With all that as background, we were fascinated by an answer given by the CRA[2] at a meeting of the Association of Financial Planners held in April, 2009.
The question was what are the requirements of the CRA in the context of showing that an organization cannot be registered as a charity.
"Paragraph 149(1)(l) of the ITA states that in the opinion of the Minister, the taxpayer must not be a charity. However, this paragraph does not require that the taxpayer obtain such an opinion.
In the course of an advanced ruling request, the Income Tax Rulings Directorate may issue a ruling to the effect that the taxpayer is organized in such a manner so as to be able to benefit from the tax exemption provided in paragraph 149(1)(l) of the ITA. This Directorate would have previously obtained an opinion from the Charities Directorate to the effect that the taxpayer is not a charity within the meaning assigned by subsection 149.1(1) of the ITA. However, no advanced ruling will be issued confirming that the taxpayer operated in a manner which satisfies the conditions for the application of paragraph 149(1)(l) of the ITA because it is a question of fact which can only be resolved by considering all the activities of the taxpayer during the year in question. This determination cannot be made in advance or in a particular year, but only at the end of the year. (Our emphasis.)
In fact, the only way a non-profit can be assured on the minister's opinion is to apply for charitable registration and have that application rejected. This is precisely what we told the court in the LIUNA case along with the comment that we try not to waste client's money by making an application which we know will fail.
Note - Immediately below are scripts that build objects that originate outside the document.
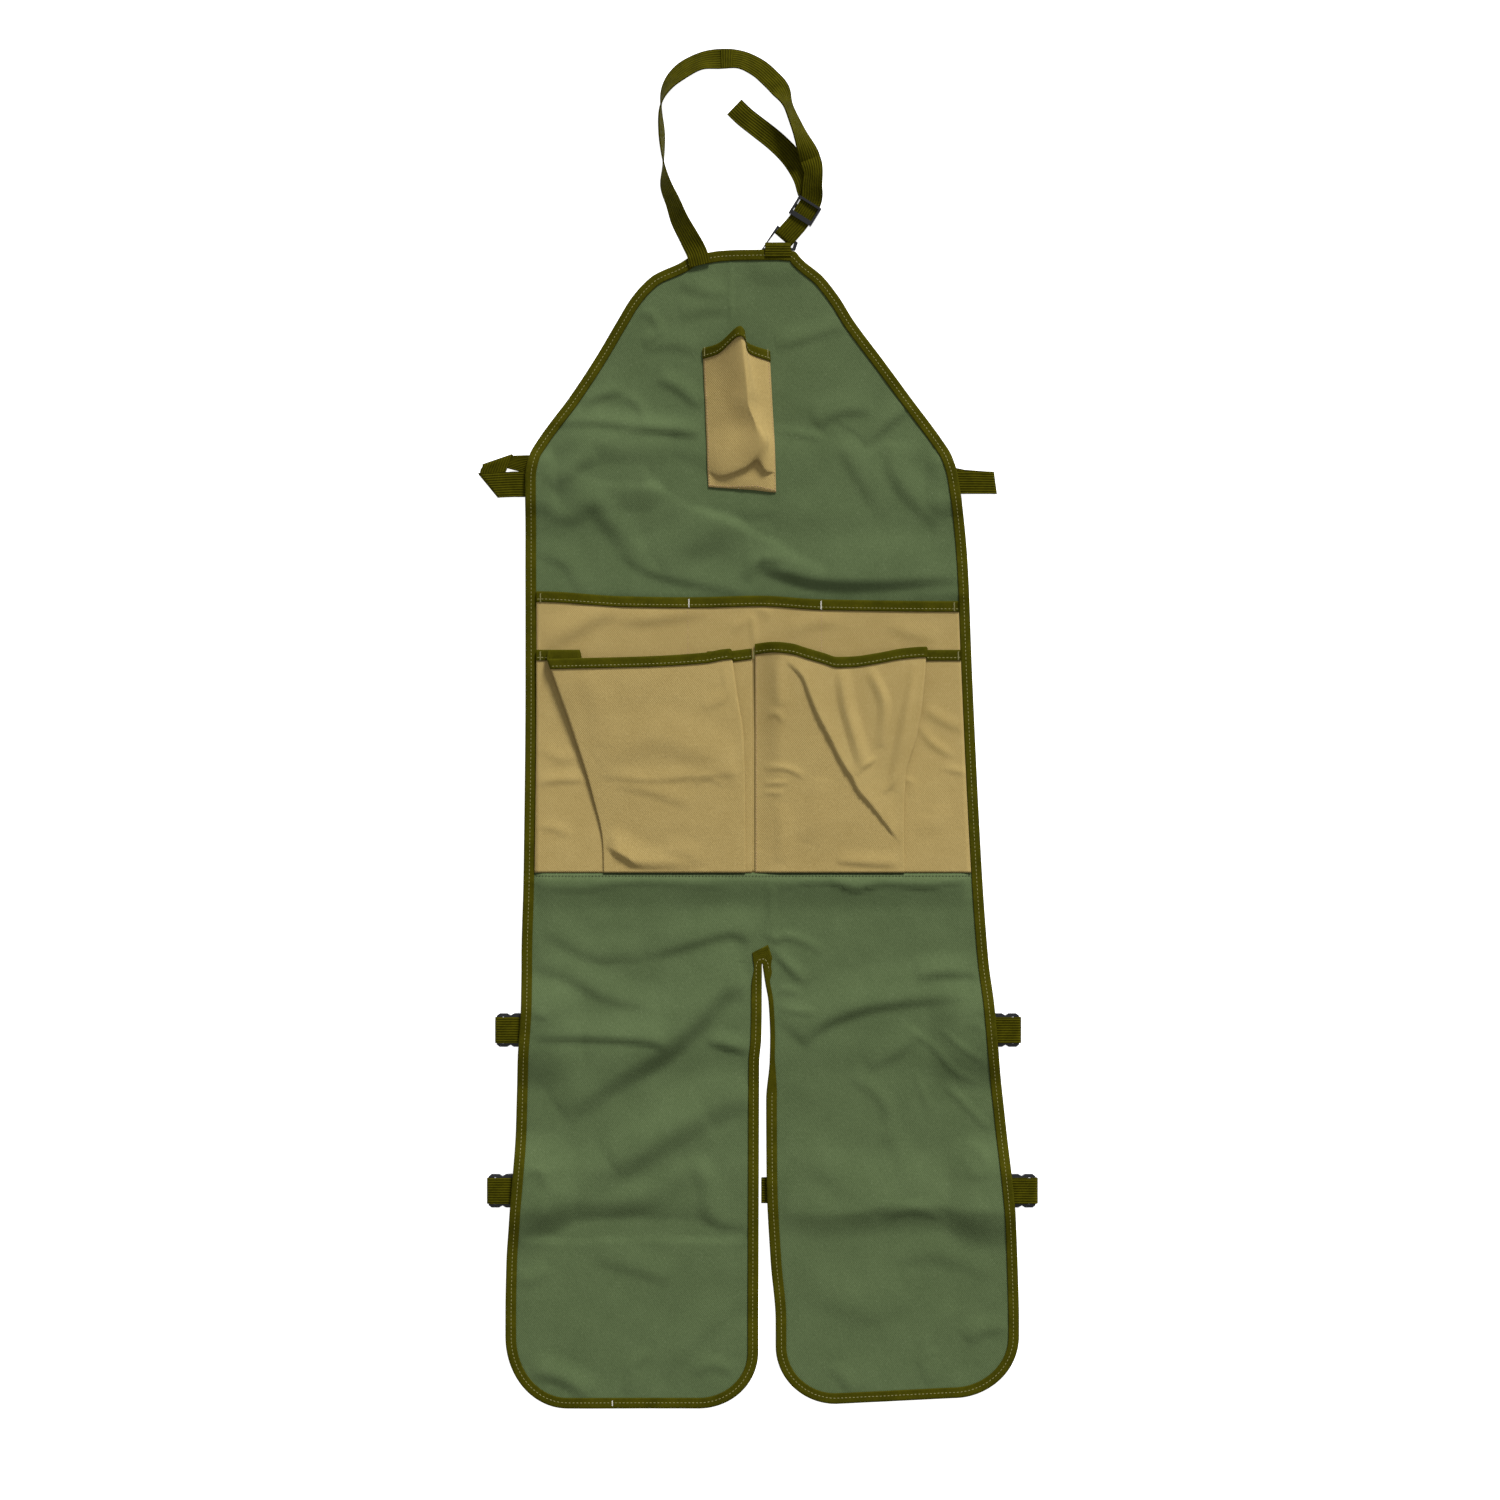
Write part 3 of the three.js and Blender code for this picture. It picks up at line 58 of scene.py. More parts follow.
# The tape's flanges as shares of its width in from the edge, and the turns of its fold
FLANGE = np.array([1.0, .86, .7, .52, .34, .18, .05])
ROUND = np.radians([60, 20, -20, -60])
BODY_STITCH_INSET = 4.2
MOUTH_STITCH_SHARE = 0.68
WEBBING = 1.5
SELVEDGE_BEVEL = 0.0005
NECK_WIDTH = 20.0
WAIST_WIDTH = 25.0
LEG_WIDTH = 25.0

# The body
BODY_LENGTH = 1110.0
HALF_WIDTH = 240.0
HALF_COLUMNS = 66
ROW_STEP = 3.5
CORNER_ROWS = 26
REST = 1.3
FACE = REST + CLOTH
POCKET_BAND = (-597.0, -337.0)
BAND_FADE = 9.0
# The roll of cloth under the pocket seam: height, rise, run, and how it fades beside the edges
SEAM_ROLL = 4.5
ROLL_RISE, ROLL_RUN = 2.5, 34.0
ROLL_INSET, ROLL_FADE = 7.0, 12.0

# Down, then the left and right edges, as shares of the length and of the half width
SIDES = [
    (.000, .246, .166), (.009, .300, .204), (.024, .410, .278), (.042, .486, .342), (.059, .534, .390),
    (.094, .630, .510), (.128, .734, .626), (.163, .854, .746), (.177, .890, .786), (.196, .906, .812),
    (.267, .906, .850), (.371, .906, .870), (.544, .914, .910), (.613, .922, .934), (.648, .922, .954),
    (.700, .936, .976), (.769, .946, 1.010), (.838, .970, 1.042), (.873, .982, 1.050), (.925, .986, 1.056),
    (1.00, .986, 1.056),
]
SPLIT = [
    (.618, .028, .042), (.632, .028, .052), (.650, .028, .066), (.680, .026, .072), (.700, .018, .070),
    (.734, .017, .056), (.803, .016, .058), (.873, .015, .074), (.925, .014, .094), (1.00, .014, .094),
]
# How far the top of the bib falls away from a level line, and how far down that fades
TOP_ARCH = [(-62, 5.5), (-48, 3.6), (-32, 1), (-10, 0), (22, 0), (34, .8), (44, 3)]
ARCH_RUN = 26.0
SPLIT_TOP = (8.4, -682.1)
SPLIT_ROUND = 3.9
SPLIT_ROUND_ROWS = np.array([.04, .15, .35, .65, 1.0])
LEGS_STRAIGHT_TO = -1043.0
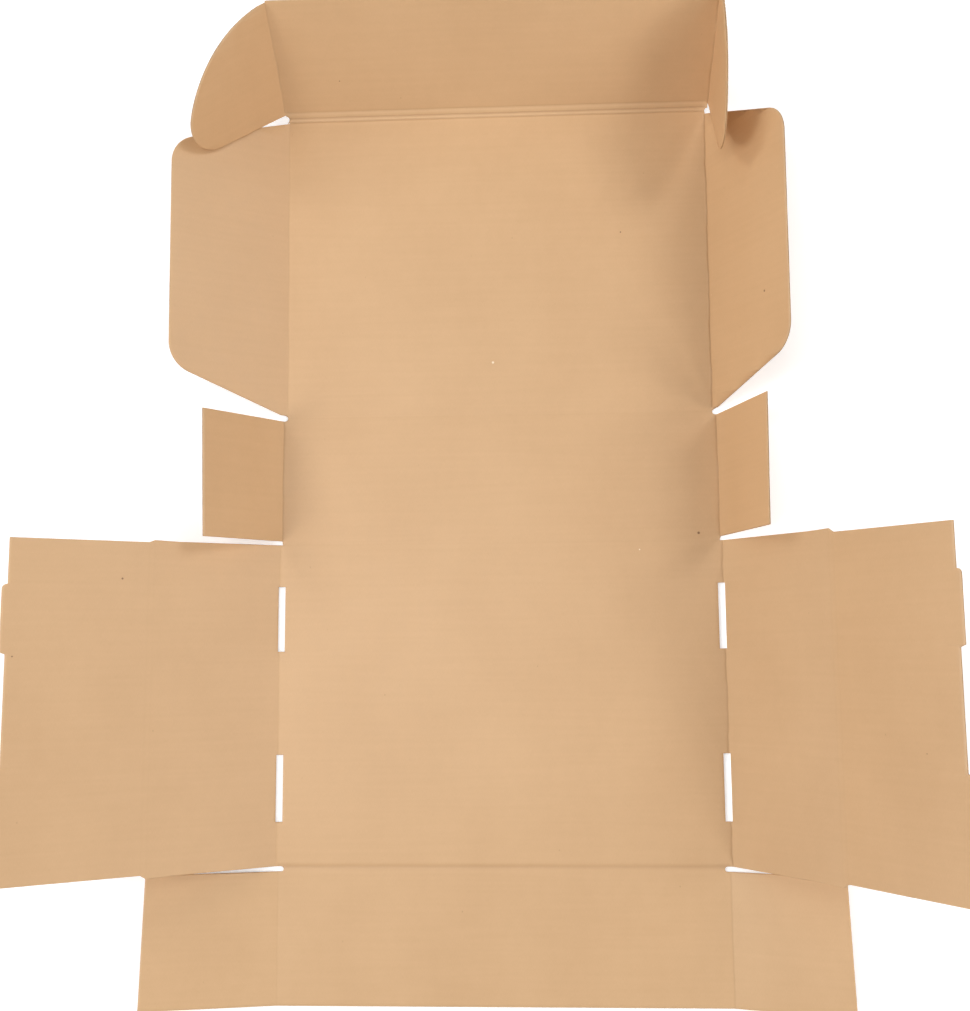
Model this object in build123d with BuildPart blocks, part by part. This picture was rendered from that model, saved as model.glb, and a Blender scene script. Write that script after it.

A lot of larger law firms do not have qualms about such an approach even though it is a costly way to ensure what is usually obvious to anybody working in the field. [3]
Once again the ruling by the CRA is a model of obfuscation and has a distinct lack of usefulness and value. Why are we not surprised?
[1] L.I.U.N.A v. Canada [1992] CTC 2410
[2] CRA Views 2009-0329991C6:
[3] Even the most inexperienced charity lawyer would have known that the LIUNA training trust fund could never be registered as a charity.